No, I quoted you. I don’t see why the U.K. should be variant central when other local countries are far more open than we are.
My point was about the rates of infection going through the roof in the UK, and we are about to drop all internal restrictions, including bloody masks, and let it rip. The more virus circulating, the bigger the chance of another mutation, and another unpleasant variant for us to export, but that's a problem for other countries if they want to let travellers from the UK in.
I am fairly relaxed about the opening up to certain countries by making it easier for travel & return to the UK, if they have lower infection rates, whilst keeping a tight lock on 'red list' countries, because as you say, it has to happen at some point.
Germany closed the doors to us until last week cos of Delta Variant; for every positive Covid test we had we test 50% for variants, Germany test less than 2%. Once they actually started looking they saw it was everywhere, which is why they no longer view it as a danger.
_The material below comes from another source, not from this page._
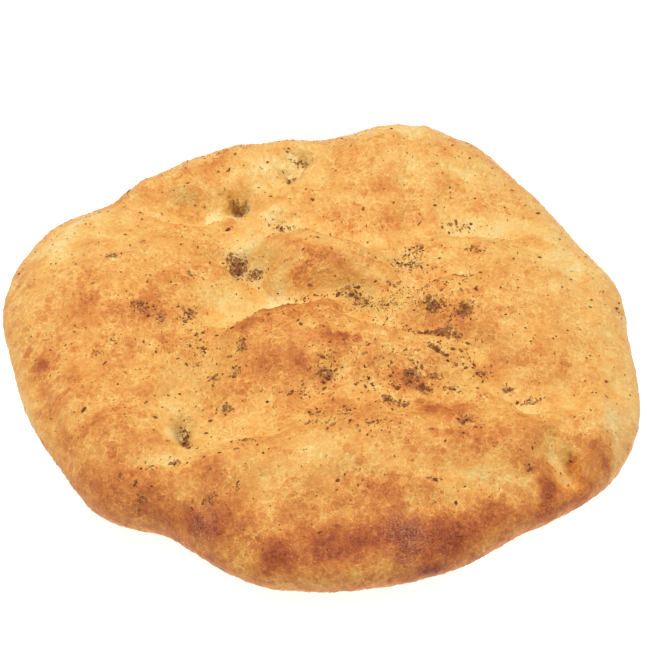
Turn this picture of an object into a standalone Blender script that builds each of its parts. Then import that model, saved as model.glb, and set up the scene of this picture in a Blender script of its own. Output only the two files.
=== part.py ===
"""Focaccia bianca: one hand-shaped round flatbread with dried oregano baked onto its crust.

Metres, +Z up. The origin is the middle of the flat underside. The front, where the side is
tallest and darkest, faces -Y, and +X is to its right.
"""
import math

import bpy
import numpy as np
from mathutils import Matrix, Vector
from mathutils.bvhtree import BVHTree

MM = 0.001

# The loaf's driving sizes
BODY_HEIGHT = 32 * MM
WIDEST_HEIGHT = 14 * MM
UNDERSIDE_INSET = 14 * MM
LEAST_THICKNESS = 7 * MM

# Exponents that round the side: the shoulder's fullness, its roundness, and the curl underneath
SHOULDER_FULLNESS = 6.0
SHOULDER_ROUNDNESS = 2.2
CURL_ROUNDNESS = 1.9
SHOULDER_START = 0.86

# How finely the form is worked out before it is thinned to the triangles that its relief needs
TOP_RINGS = 72
SIDE_BANDS = 14
CURL_BANDS = 8
CRUST_TRIANGLES = 7000

# The rim's reach from the middle in mm, at each bearing in degrees from +X towards +Y
RIM = (
    (0, 137), (12, 140), (24, 132), (36, 134), (48, 137), (60, 146), (74, 144), (86, 121),
    (98, 126), (110, 125), (124, 124), (134, 127), (141, 124), (150, 139), (162, 142),
    (174, 141), (186, 133), (200, 131), (214, 129), (228, 133), (240, 122), (250, 128),
    (260, 135), (284, 136), (296, 137), (308, 135), (318, 142), (328, 148), (340, 147),
    (350, 141),
)
RIM_BLUR = 4.0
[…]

Yes, I am aware of that, and whilst Delta is already there, it hasn't taken off like it has here yet, considering we are averaging around 30k new cases a day, and they are only on around 700, with a larger population.
So, they still rightly consider us an ‘high-incidence area’, and you still need a negative COVID-19 test result, proof of a full COVID-19 vaccination or proof of recovery from an infection to avoid quarantine, so that massively reduces the risk of a UK traveller bringing in more of the Delta variant and acting as a super spreader. But, they are still taking a gamble.
The U.K., India and South Africa test a huge percentage of positive cases for variants and guess what, they get to see them first, then get blamed for them.
I am not convinced it as clear cut as that, sure the UK leads the world in genomic sequencing, and it's possible that is why we picked up on the Kent variant first, but it's highly likely it did mutant here, because we saw the massive uptick in cases before any other other country, then it started to be picked-up elsewhere, followed by them seeing the massive uptick in overall cases.
In fact, India does very little genomic sequencing*, and indeed very little general testing, running at under one tenth of the UK, yet they still spotted the Delta amongst a massive uptick in cases, before it then got picked-up elsewhere, resulting in massive uptick in overall cases in those countries.
* India has sequenced 11,047 of the 1.4 million samples sequenced worldwide.
The bottom line remains, the more virus circulating, the greater the chances of it mutating into a more troublesome variant, it's basic maths.